- [TASK OBJECTIVE]: Please start at the first line of the records beneath and quote each line exactly, ending with the line containing "(start, outer)], mode)".

** START **

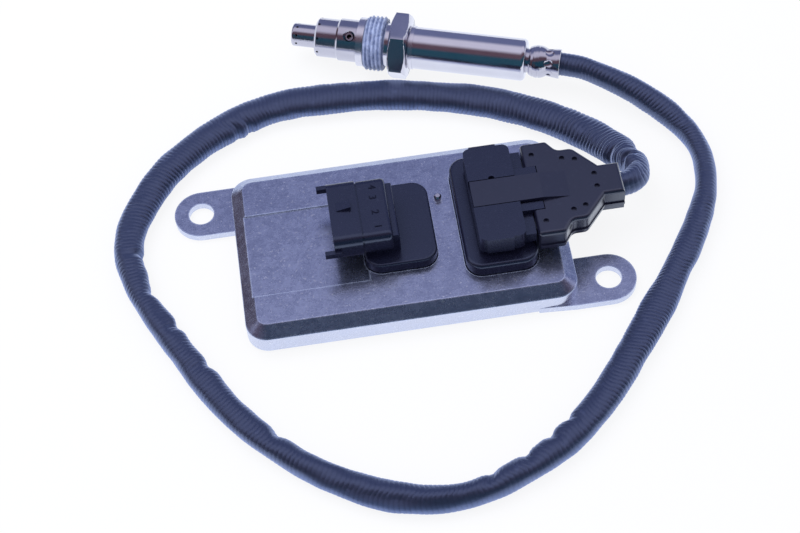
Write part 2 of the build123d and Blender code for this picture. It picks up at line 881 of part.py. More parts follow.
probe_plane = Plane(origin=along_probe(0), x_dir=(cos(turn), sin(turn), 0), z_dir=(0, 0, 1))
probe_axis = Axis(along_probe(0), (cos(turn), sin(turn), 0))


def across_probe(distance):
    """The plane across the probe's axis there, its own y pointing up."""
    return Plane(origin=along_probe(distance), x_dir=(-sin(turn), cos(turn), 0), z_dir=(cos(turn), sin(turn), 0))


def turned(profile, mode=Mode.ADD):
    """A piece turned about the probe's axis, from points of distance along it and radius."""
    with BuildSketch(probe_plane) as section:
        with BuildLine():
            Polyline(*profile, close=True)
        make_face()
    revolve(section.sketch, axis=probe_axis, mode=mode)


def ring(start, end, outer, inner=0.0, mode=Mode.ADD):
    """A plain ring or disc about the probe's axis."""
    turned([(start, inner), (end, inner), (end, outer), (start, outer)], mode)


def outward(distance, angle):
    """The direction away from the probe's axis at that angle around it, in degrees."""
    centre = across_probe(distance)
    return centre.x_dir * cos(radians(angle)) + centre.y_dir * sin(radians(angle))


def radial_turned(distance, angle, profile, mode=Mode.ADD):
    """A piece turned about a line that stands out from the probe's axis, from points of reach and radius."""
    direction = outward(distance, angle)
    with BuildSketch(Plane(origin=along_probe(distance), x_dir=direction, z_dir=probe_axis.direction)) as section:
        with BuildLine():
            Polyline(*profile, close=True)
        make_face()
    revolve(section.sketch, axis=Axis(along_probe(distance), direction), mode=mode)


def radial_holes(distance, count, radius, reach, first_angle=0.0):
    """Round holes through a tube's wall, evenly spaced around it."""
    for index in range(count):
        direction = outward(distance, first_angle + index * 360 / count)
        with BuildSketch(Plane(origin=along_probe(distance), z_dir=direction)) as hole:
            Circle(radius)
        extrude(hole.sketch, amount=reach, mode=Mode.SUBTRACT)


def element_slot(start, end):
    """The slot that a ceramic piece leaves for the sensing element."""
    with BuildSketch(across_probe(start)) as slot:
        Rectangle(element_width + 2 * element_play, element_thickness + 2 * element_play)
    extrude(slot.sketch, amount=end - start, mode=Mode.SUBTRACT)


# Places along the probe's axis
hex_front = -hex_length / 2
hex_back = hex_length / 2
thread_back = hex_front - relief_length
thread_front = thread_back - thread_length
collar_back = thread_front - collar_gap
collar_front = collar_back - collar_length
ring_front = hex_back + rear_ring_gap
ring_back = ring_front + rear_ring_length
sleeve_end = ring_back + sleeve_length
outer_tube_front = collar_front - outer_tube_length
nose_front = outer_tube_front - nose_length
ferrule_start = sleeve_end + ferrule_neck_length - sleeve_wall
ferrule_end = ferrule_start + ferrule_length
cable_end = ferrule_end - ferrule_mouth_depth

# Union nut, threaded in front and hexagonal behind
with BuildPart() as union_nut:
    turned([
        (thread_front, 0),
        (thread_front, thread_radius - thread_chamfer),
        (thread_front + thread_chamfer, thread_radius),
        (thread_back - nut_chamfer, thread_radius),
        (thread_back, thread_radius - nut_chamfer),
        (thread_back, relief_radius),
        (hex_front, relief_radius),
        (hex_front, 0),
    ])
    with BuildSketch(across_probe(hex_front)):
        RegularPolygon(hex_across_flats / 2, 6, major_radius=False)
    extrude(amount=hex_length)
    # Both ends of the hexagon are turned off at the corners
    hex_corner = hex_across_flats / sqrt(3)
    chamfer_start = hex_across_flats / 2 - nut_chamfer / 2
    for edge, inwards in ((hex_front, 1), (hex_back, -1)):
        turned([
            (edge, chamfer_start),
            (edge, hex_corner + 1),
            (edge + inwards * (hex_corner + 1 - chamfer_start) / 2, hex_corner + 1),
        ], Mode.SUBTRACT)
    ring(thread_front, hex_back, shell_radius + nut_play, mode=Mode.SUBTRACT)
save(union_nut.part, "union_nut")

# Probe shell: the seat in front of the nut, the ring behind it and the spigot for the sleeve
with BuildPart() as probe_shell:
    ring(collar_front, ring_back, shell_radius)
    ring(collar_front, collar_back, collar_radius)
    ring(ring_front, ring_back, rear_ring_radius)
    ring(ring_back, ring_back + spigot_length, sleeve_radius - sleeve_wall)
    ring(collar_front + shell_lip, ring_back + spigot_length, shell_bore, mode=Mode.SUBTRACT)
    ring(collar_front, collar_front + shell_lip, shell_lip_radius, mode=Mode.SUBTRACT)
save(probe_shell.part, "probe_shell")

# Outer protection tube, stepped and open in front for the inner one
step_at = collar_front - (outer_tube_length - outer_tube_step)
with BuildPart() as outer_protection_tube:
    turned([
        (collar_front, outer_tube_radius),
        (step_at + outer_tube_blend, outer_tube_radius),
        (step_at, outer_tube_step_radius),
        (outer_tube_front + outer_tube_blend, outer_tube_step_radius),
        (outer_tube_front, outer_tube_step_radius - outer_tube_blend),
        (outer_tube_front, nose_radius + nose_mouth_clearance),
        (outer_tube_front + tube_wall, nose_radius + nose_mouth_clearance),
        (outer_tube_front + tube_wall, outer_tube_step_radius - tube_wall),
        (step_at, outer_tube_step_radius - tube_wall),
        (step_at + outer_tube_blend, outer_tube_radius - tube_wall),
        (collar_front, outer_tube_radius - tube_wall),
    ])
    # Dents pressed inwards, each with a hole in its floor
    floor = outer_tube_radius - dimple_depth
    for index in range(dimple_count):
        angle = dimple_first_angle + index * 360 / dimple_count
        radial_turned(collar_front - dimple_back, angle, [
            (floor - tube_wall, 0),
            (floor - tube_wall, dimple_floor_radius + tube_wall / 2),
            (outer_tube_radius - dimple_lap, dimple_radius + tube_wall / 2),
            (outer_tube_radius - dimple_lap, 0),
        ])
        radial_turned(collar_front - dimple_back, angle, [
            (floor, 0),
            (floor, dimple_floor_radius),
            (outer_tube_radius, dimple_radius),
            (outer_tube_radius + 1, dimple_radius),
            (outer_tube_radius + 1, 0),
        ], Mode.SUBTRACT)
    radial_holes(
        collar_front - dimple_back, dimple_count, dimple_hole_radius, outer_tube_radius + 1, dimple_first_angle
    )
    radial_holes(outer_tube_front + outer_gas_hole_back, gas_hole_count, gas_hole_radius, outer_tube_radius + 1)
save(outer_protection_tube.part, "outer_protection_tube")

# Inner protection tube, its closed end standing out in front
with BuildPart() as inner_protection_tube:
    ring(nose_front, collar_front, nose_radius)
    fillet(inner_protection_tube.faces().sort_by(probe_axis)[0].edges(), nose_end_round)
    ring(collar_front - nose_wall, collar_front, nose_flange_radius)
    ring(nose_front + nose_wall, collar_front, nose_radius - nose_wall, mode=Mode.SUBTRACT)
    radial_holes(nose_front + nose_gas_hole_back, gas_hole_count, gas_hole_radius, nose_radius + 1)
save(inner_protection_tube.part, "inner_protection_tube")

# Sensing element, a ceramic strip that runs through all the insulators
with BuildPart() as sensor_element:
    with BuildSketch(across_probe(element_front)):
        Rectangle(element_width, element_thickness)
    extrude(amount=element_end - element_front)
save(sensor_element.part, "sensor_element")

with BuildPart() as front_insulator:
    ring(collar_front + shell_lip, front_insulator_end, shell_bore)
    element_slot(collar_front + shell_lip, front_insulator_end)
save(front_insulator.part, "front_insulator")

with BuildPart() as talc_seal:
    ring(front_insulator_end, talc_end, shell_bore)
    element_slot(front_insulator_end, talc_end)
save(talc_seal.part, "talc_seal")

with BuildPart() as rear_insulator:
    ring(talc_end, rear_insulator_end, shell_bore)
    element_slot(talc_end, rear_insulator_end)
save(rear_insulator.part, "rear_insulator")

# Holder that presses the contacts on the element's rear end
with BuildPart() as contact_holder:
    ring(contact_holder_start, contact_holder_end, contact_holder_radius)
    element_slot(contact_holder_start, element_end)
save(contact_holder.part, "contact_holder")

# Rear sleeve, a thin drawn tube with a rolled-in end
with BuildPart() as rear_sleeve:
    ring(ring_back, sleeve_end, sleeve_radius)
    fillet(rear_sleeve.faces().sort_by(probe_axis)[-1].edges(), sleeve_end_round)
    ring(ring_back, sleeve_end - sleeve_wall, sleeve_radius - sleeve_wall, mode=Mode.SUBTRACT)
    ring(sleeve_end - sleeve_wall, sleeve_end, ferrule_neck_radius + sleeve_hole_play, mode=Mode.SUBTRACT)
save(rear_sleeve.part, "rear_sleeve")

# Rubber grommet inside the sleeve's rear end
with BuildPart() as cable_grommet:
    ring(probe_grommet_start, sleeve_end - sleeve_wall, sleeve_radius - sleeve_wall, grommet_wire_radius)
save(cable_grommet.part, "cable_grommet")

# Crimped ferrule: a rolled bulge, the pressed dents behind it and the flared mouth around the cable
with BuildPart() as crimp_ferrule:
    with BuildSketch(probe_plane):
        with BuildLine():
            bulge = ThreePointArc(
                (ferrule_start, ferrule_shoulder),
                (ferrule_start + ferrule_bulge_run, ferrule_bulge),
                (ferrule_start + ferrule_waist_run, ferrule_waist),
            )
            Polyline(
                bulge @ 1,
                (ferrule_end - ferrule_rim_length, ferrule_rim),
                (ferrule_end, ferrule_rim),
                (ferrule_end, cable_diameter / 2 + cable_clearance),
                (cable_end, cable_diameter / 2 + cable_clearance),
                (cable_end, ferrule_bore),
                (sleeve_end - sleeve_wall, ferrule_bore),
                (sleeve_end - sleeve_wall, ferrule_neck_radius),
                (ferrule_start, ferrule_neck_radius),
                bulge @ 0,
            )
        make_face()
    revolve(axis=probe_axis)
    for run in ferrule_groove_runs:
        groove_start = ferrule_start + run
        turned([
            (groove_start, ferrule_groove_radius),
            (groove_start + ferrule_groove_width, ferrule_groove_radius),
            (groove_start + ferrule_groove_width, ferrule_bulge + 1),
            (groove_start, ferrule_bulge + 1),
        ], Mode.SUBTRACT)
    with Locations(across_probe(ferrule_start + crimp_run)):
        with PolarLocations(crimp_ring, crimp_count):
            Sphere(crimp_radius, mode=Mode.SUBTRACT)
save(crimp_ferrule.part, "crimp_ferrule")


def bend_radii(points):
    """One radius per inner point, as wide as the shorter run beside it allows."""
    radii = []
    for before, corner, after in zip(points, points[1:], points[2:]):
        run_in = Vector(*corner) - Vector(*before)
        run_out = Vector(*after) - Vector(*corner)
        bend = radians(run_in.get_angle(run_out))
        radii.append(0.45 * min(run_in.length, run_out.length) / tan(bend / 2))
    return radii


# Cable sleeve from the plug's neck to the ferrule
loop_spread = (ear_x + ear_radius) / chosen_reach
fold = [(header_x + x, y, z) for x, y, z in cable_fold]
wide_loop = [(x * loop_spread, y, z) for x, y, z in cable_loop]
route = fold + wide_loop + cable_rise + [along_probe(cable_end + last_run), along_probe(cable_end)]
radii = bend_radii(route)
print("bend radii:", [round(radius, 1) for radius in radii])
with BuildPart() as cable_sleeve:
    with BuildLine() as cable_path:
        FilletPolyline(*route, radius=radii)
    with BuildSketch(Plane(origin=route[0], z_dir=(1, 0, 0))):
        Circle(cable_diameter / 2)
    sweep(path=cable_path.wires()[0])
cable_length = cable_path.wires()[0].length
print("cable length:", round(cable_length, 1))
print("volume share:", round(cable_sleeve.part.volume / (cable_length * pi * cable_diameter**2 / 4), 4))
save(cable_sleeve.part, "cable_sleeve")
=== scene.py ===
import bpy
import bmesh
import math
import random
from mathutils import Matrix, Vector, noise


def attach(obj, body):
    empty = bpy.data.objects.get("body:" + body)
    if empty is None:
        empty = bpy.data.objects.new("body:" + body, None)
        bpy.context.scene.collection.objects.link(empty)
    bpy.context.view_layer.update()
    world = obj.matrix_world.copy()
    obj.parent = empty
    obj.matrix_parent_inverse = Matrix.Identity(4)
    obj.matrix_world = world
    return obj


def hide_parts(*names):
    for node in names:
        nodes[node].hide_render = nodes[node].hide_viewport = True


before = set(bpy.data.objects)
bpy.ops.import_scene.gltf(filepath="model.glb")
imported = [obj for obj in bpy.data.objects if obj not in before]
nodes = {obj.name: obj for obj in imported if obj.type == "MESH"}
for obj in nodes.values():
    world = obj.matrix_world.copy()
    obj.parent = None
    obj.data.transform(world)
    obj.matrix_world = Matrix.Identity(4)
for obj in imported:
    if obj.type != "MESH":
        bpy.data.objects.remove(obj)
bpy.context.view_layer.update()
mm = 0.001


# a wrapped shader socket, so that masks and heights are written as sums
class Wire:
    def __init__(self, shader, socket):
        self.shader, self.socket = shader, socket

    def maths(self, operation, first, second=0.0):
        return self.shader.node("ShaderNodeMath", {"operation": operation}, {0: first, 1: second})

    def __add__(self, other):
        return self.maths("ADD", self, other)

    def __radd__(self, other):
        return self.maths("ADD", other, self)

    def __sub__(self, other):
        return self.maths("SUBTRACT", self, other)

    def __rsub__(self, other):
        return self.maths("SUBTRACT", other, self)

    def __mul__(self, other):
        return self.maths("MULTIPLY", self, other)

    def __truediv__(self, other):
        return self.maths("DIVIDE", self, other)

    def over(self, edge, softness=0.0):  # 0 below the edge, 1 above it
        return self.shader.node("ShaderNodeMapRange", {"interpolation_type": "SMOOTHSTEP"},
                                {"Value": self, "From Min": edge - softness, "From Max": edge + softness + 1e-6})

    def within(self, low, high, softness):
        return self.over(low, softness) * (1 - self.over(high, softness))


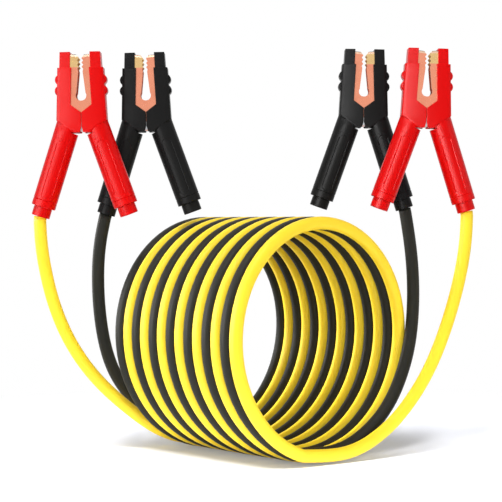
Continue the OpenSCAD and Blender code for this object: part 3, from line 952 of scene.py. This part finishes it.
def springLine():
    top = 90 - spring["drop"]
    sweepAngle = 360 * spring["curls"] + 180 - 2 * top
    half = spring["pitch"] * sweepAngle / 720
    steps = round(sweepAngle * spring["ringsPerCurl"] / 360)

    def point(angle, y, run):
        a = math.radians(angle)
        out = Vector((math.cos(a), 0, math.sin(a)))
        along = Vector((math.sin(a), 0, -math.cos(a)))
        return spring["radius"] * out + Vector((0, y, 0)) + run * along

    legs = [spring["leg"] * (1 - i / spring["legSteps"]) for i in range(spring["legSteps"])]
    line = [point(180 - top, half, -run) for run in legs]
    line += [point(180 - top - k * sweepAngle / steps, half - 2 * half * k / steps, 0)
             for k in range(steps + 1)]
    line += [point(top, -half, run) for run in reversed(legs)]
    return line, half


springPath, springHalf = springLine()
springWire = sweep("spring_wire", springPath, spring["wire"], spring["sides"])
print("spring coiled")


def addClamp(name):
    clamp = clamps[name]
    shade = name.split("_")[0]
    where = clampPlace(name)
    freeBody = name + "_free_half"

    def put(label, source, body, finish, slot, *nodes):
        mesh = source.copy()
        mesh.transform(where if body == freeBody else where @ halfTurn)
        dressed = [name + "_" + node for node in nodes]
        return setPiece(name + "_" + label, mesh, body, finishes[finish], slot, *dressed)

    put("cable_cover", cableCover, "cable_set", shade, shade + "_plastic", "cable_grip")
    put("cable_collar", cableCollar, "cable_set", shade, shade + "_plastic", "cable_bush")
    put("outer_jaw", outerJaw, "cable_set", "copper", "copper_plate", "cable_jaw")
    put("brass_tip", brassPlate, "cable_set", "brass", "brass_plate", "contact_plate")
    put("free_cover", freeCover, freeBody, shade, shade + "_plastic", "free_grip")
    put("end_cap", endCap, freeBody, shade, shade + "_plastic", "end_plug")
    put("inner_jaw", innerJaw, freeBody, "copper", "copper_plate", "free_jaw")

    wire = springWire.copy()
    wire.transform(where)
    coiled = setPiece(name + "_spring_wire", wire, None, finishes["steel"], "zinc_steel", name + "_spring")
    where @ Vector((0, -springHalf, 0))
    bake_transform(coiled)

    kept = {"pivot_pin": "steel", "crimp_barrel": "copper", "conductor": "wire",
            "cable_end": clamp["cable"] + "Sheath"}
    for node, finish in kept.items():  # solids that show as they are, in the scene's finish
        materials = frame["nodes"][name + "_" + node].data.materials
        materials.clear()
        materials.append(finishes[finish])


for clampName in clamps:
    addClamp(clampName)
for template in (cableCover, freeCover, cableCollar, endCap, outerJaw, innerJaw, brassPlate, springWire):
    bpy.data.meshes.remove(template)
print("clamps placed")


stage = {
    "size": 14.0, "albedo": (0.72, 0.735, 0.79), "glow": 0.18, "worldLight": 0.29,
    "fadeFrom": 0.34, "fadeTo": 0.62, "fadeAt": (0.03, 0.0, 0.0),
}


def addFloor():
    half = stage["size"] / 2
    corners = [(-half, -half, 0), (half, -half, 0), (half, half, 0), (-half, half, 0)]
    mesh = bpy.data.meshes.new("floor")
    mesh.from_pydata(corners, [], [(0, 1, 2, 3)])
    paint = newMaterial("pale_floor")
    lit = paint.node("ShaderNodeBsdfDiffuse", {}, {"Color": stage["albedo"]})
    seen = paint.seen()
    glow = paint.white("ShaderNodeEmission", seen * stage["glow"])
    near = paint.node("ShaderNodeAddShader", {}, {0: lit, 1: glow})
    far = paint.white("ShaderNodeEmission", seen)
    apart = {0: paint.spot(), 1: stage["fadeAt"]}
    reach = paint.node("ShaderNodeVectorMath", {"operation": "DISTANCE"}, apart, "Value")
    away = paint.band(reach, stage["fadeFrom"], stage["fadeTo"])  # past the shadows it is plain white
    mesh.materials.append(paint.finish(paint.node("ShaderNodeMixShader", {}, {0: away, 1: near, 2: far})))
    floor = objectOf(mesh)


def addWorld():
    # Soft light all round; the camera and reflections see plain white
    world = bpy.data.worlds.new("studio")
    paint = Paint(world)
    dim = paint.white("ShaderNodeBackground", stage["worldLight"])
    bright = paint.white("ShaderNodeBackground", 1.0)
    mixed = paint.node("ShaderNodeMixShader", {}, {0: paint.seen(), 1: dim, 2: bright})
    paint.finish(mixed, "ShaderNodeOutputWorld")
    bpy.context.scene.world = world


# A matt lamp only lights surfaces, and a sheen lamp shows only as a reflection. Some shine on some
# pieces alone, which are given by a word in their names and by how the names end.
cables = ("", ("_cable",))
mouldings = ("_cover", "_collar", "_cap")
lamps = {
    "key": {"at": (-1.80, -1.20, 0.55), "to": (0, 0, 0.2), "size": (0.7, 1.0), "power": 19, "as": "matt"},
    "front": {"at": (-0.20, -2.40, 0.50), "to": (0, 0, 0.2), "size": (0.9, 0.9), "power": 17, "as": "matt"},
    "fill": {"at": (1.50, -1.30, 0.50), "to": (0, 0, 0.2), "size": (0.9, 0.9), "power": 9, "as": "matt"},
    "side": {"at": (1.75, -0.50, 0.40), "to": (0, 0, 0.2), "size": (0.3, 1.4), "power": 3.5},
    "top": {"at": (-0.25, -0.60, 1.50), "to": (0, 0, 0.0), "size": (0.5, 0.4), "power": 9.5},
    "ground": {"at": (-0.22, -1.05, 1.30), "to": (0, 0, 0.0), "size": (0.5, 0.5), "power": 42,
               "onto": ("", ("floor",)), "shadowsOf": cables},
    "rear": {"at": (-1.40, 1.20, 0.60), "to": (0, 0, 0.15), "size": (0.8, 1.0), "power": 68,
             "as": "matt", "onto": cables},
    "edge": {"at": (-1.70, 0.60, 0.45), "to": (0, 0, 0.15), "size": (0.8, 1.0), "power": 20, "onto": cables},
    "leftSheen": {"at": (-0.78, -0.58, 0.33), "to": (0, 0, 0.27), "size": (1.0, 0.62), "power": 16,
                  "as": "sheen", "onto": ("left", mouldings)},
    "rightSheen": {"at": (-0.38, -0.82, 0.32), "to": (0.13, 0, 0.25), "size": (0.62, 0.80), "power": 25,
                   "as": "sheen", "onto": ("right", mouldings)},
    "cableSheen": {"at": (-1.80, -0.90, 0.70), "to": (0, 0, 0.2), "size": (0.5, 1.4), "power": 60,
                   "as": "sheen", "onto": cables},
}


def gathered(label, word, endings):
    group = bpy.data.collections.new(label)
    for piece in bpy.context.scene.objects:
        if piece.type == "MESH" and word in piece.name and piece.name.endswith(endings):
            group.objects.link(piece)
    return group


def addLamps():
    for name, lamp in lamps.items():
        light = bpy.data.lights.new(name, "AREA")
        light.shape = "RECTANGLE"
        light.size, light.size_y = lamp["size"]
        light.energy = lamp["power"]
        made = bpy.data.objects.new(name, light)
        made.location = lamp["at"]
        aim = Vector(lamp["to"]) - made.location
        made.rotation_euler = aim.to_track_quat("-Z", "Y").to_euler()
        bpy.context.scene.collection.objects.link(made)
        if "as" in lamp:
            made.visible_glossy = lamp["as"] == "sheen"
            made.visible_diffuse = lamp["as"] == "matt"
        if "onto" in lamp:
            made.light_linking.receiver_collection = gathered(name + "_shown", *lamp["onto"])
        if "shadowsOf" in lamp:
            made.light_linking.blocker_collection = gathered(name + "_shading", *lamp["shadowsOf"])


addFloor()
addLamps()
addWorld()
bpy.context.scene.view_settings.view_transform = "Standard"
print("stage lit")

** END **

- [CORRECT ANSWER]:
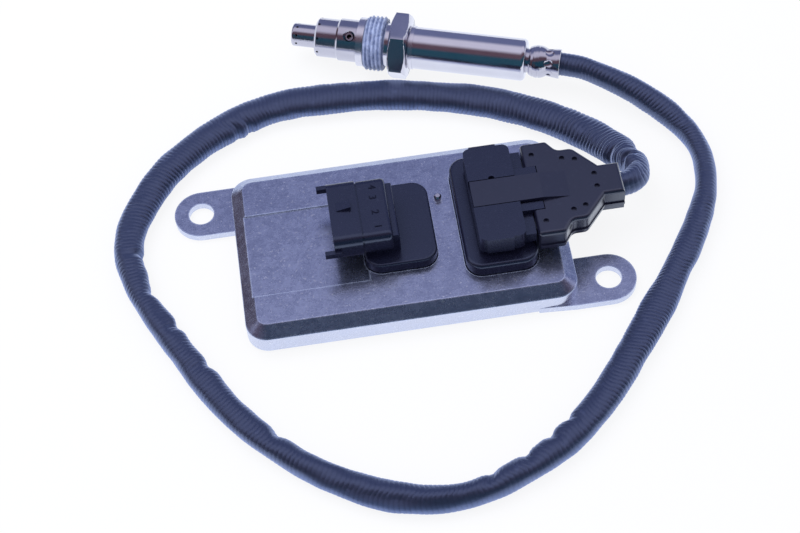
Write part 2 of the build123d and Blender code for this picture. It picks up at line 881 of part.py. More parts follow.
probe_plane = Plane(origin=along_probe(0), x_dir=(cos(turn), sin(turn), 0), z_dir=(0, 0, 1))
probe_axis = Axis(along_probe(0), (cos(turn), sin(turn), 0))


def across_probe(distance):
    """The plane across the probe's axis there, its own y pointing up."""
    return Plane(origin=along_probe(distance), x_dir=(-sin(turn), cos(turn), 0), z_dir=(cos(turn), sin(turn), 0))


def turned(profile, mode=Mode.ADD):
    """A piece turned about the probe's axis, from points of distance along it and radius."""
    with BuildSketch(probe_plane) as section:
        with BuildLine():
            Polyline(*profile, close=True)
        make_face()
    revolve(section.sketch, axis=probe_axis, mode=mode)


def ring(start, end, outer, inner=0.0, mode=Mode.ADD):
    """A plain ring or disc about the probe's axis."""
    turned([(start, inner), (end, inner), (end, outer), (start, outer)], mode)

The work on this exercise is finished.